We’ve seen it time and time again: female protagonists going head to head over a guy. It’s Blair against Serena, Meredith against Addison, Peyton against Brooke, and—a more recent favorite—Kate against Edwina in season two of Bridgerton. The love triangle is often used to create tension between two female characters in film and television. This trope has been present in popular culture and storytelling practices for a very long time, and it seems as though it isn’t going away any time soon. 

The current season of The Bachelorette features two female leads for the first time in the franchise’s history—besides, of course, the time in 2015 when the producers made the men vote between two eligible Bachelorettes on night one. Rachel Recchia and Gabby Windey both made it into the final three on the last season of The Bachelor, starring Clayton Echard. Clayton left both Rachel and Gabby heartbroken, and the two women became close friends, bonding over their shared romantic trauma. Fans were excited that after a disastrous previous season, the two would both have the opportunity to find love as they costar in The Bachelorette. No one expected that the season would lack any semblance of structure, and that the bachelorettes would be dating the same pool of 32 men, therefore turning the show into more of a competition between the women than anyone hoped for. 

The season was promoted as a spin on the more conventional structure of The Bachelorette that was supposed to remain empowering: two women, very deserving of finding love after devastation months prior, finding their soulmate side by side—but separately. Two distinct journeys to find love. So far, it’s been the opposite. The show’s format gives all the power back to the male contestants and pits Rachel and Gabby directly against each other.

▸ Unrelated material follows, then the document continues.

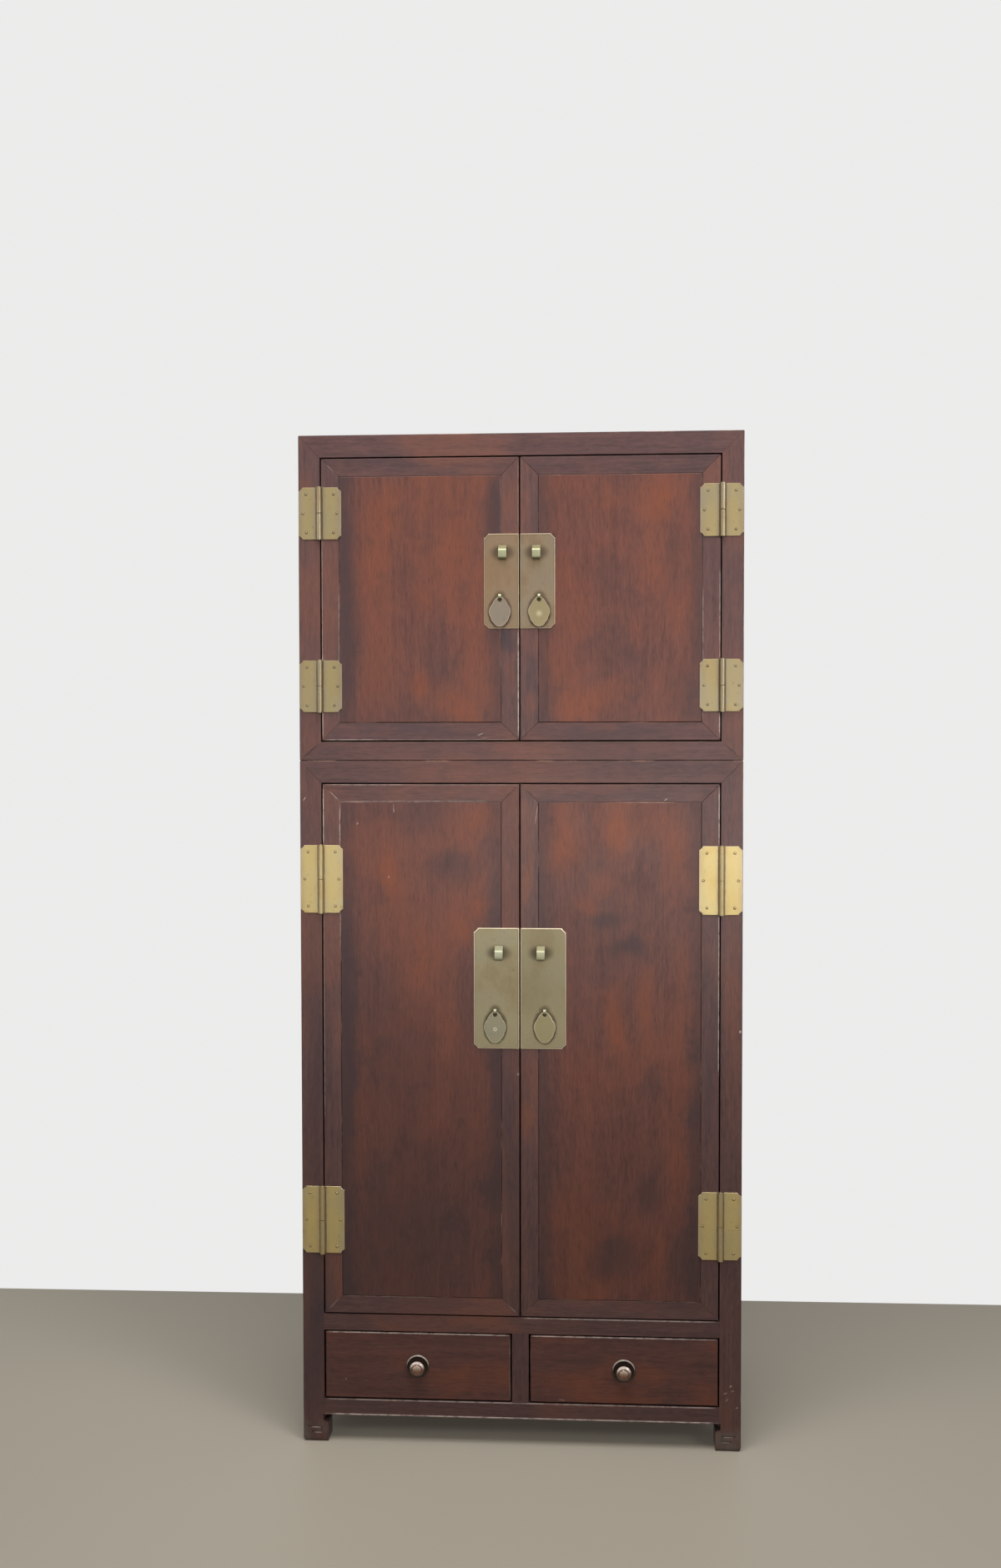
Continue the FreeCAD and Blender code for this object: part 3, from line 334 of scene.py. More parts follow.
class Wire:
    """A node's socket, on which Python's operators add Math nodes."""

    __add__, __radd__ = operator_pair("ADD")
    __sub__, __rsub__ = operator_pair("SUBTRACT")
    __mul__, __rmul__ = operator_pair("MULTIPLY")
    __truediv__, __rtruediv__ = operator_pair("DIVIDE")
    __pow__, __rpow__ = operator_pair("POWER")

    def __init__(self, palette, socket):
        self.palette = palette
        self.socket = socket

    def maths(self, operation, first, second=0.0, clamp=False):
        settings = {"operation": operation, "use_clamp": clamp}
        return self.palette.add("ShaderNodeMath", settings, {0: first, 1: second})

    def __abs__(self):
        return self.maths("ABSOLUTE", self)

    def most(self, other):
        return self.maths("MAXIMUM", self, other)

    def least(self, other):
        return self.maths("MINIMUM", self, other)

    def sine(self):
        return self.maths("SINE", self)

    def clamp(self):
        return self.maths("ADD", self, 0.0, True)

    def step(self, low, high, top=1.0):
        """Runs softly from 0 at low to top at high."""
        settings = {"interpolation_type": "SMOOTHSTEP"}
        sockets = {0: self, 1: low, 2: high, 3: 0.0, 4: top}
        return self.palette.add("ShaderNodeMapRange", settings, sockets)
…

Normal seasons of The Bachelorette include a group of 30–or–so men competing to win over one bachelorette. This season, because two women are dating the same 32 men, every party involved has a decision to make. As one might imagine, there’s some overlap in which men the women like, but ultimately, it seems that the choice doesn't really belong to the female leads. The men this season often reject one of the bachelorettes rudely for the other, creating tension between the women. 

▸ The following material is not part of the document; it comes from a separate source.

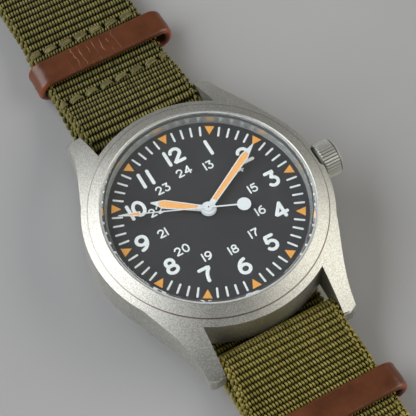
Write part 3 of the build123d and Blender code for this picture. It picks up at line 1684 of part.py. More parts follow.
for built, label in (
    (mid_case, "mid_case"),
    (bezel, "bezel"),
    (crystal, "crystal"),
    (crystal_gasket, "crystal_gasket"),
    (dial_flange, "dial_flange"),
    (dial, "dial"),
    (hour_wedges, "hour_wedges"),
    (case_back, "case_back"),
    (back_gasket, "back_gasket"),
    (movement_ring, "movement_ring"),
    (crown_tube, "crown_tube"),
    (crown, "crown"),
    (crown_gasket, "crown_gasket"),
    (winding_stem, "winding_stem"),
    (sliding_pinion, "sliding_pinion"),
    (winding_pinion, "winding_pinion"),
    (setting_lever, "setting_lever"),
    (yoke, "yoke"),
    (main_plate, "main_plate"),
    (centre_tube, "centre_tube"),
    (barrel_drum, "barrel_drum"),
    (barrel_cover, "barrel_cover"),
    (barrel_arbor, "barrel_arbor"),
    (mainspring, "mainspring"),
    (fourth_wheel, "fourth_wheel"),
    (escape_wheel, "escape_wheel"),
    (pallet_fork, "pallet_fork"),
    (balance_wheel, "balance_wheel"),
    (hairspring, "hairspring"),
    (cocks, "cocks"),
    (barrel_bridge, "barrel_bridge"),
    (train_bridge, "train_bridge"),
    (bridge_screws, "bridge_screws"),
    (ratchet_wheel, "ratchet_wheel"),
    (crown_wheel, "crown_wheel"),
    (click, "click"),
    (cannon_pinion, "cannon_pinion"),
    (minute_wheel, "minute_wheel"),
    (hour_wheel, "hour_wheel"),
    (setting_wheel, "setting_wheel"),
    (hour_hand, "hour_hand"),
    (hour_lume, "hour_lume"),
    (minute_hand, "minute_hand"),
    (minute_lume, "minute_lume"),
    (seconds_hand, "seconds_hand"),
    (seconds_lume, "seconds_lume"),
    (spring_bars, "spring_bars"),
    (bar_springs, "bar_springs"),
    (main_strap, "main_strap"),
    (under_strip, "under_strip"),
    (buckle_frame, "buckle_frame"),
    (buckle_tongue, "buckle_tongue"),
):
    save(built, label)
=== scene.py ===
import math
import random

import bpy
import numpy as np
from mathutils import Matrix, Vector


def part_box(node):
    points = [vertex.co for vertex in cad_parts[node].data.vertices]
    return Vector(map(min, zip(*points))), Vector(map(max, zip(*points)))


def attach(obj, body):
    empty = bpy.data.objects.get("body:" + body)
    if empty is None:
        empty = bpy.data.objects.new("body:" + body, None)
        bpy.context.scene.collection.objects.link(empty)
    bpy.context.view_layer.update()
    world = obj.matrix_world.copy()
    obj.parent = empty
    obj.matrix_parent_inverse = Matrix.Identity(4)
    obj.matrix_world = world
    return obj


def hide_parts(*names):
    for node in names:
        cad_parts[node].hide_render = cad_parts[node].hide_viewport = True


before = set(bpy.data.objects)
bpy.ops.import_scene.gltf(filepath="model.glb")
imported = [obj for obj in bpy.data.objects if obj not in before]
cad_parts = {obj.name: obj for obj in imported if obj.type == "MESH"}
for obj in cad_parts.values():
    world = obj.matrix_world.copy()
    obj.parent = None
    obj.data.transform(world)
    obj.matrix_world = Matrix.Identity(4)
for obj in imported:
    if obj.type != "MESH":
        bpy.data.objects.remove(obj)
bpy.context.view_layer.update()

MM = 0.001
rng = random.Random(7)
scene = bpy.context.scene


# Mesh making. All lengths in the functions below are millimetres, turned to metres here.
def mesh_object(name, verts, faces, attributes=None):
    """A smooth object from an array of points and an array of quads, which may have two corners alike."""
    verts = np.asarray(verts, np.float64) * MM
    faces = np.asarray(faces, np.int32)
    mesh = bpy.data.meshes.new(name)
    mesh.vertices.add(len(verts))
    mesh.vertices.foreach_set("co", verts.astype(np.float32).ravel())
    mesh.loops.add(faces.size)
    mesh.loops.foreach_set("vertex_index", faces.ravel())
    mesh.polygons.add(len(faces))
    mesh.polygons.foreach_set("loop_start", np.arange(0, faces.size, 4, dtype=np.int32))
    mesh.polygons.foreach_set("loop_total", np.full(len(faces), 4, np.int32))
    mesh.polygons.foreach_set("use_smooth", np.full(len(faces), True))
    for key, values in (attributes or {}).items():
        made = mesh.attributes.new(key, "FLOAT", "POINT")
        made.data.foreach_set("value", np.asarray(values, np.float32))
    mesh.update(calc_edges=True)
    mesh.validate()
    obj = bpy.data.objects.new(name, mesh)
    scene.collection.objects.link(obj)
    return obj


class Batch:
    """Gathers many small quad meshes into one object."""

    def __init__(self):
        self.verts, self.faces, self.values, self.count = [], [], {}, 0

    def add(self, verts, faces, **values):
        verts = np.asarray(verts, float)
        self.verts.append(verts)
        self.faces.append(np.asarray(faces) + self.count)
        for key, value in values.items():
            self.values.setdefault(key, []).append(np.broadcast_to(value, (len(verts),)))
        self.count += len(verts)

    def make(self, name):
        values = {k: np.concatenate(v) for k, v in self.values.items()}
        return mesh_object(name, np.concatenate(self.verts), np.concatenate(self.faces), values)


def corners(rows, cols, rows_close=False, cols_close=False):
    """The numbers of the four corners of every quad in a grid of points: here, a column on, a column and
    a row on, and a row on."""
    at = np.arange(rows * cols).reshape(rows, cols)
    if rows_close:
        at = np.vstack([at, at[:1]])
    if cols_close:
        at = np.hstack([at, at[:, :1]])
    return at[:-1, :-1], at[:-1, 1:], at[1:, 1:], at[1:, :-1]


def quads(*numbers):
    """Quads from the numbers of their corners, in the order given."""
    return np.stack(numbers, -1).reshape(-1, 4)


def unit(vectors):
    return vectors / np.linalg.norm(vectors, axis=-1, keepdims=True)


def headings(points, closed):
    """The direction of a path at each of its points."""
    if closed:
        return unit(np.roll(points, -1, 0) - np.roll(points, 1, 0))
    return unit(np.gradient(points, axis=0))


def across_frame(middle, up, x, thick):
    """Points at x across, and thick off a middle line in the plane of Y and Z along its up directions."""
    return np.stack([x, middle[:, None, 0] + up[:, None, 0] * thick,
                     middle[:, None, 1] + up[:, None, 1] * thick], -1)


def frames_along(points, closed):
    """Ahead, a side and an up direction at each point of a path, turning as little as they can."""
    ahead = headings(points, closed)
    ref = np.array([0, 0, 1.0]) if abs(ahead[0, 2]) < 0.9 else np.array([1.0, 0, 0])
    sides = [unit(np.cross(ahead[0], ref))]
    for step in ahead[1:]:
        sides.append(unit(sides[-1] - step * np.dot(sides[-1], step)))
    sides = np.array(sides)
    return ahead, sides, np.cross(sides, ahead)


# The widths of the two rings at a rod's end, how far out they lie, and how far past them its tip lies
end_rings = (0.55, 0.85)
end_reach, end_tip = 0.9, 0.35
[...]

While it’s been said by the host that the producers didn’t have a plan for this season in terms of how the men would be divided up between the two women, longtime fans of the franchise can see right through the lie. The decision was likely very intentional—the producers saw a great opportunity for drama, which would in turn yield higher ratings and more viewers. The franchise’s numbers have been dropping dramatically over the past few seasons, and this new format begs the question of whether or not this one was a last–ditch effort to get ratings up.

The idea that women should compete with each other for male affection is always being pushed. But why do we buy into it, and what makes the trope so exciting to consume? Perhaps it’s the competition aspect that makes it compelling. Everyone wants to be chosen, and everyone wants to find love. Viewers are able to pick a side and root for a couple, making them feel as though they’re in on something. Siding with the winner can also make the viewer feel as though they themselves have won. Somehow, TV shows and movies often make this situation seem as though it would be enjoyable. The trope also appeals to male viewers, boosting their egos by making them believe it’s normal and fun for two women to be fighting for their attention. 

Consuming these types of stories is just harmless fun though, right? Maybe not. From childhood, girls are subconsciously subjected to the idea that a woman’s purpose in life is to find a man, and that we should view each other as rivals. Think Gabriella, Sharpay, and Troy in High School Musical, Cinderella’s evil stepsisters in the Disney classic. While not all shows and movies perpetuate these potentially harmful narratives, many of them do, and as we can see from current popular entertainment like this season of The Bachelorette, it’s still a problem. Because of this, it’s important to be mindful and think critically about the media we consume—it can have real influences on the way we view ourselves and the world around us.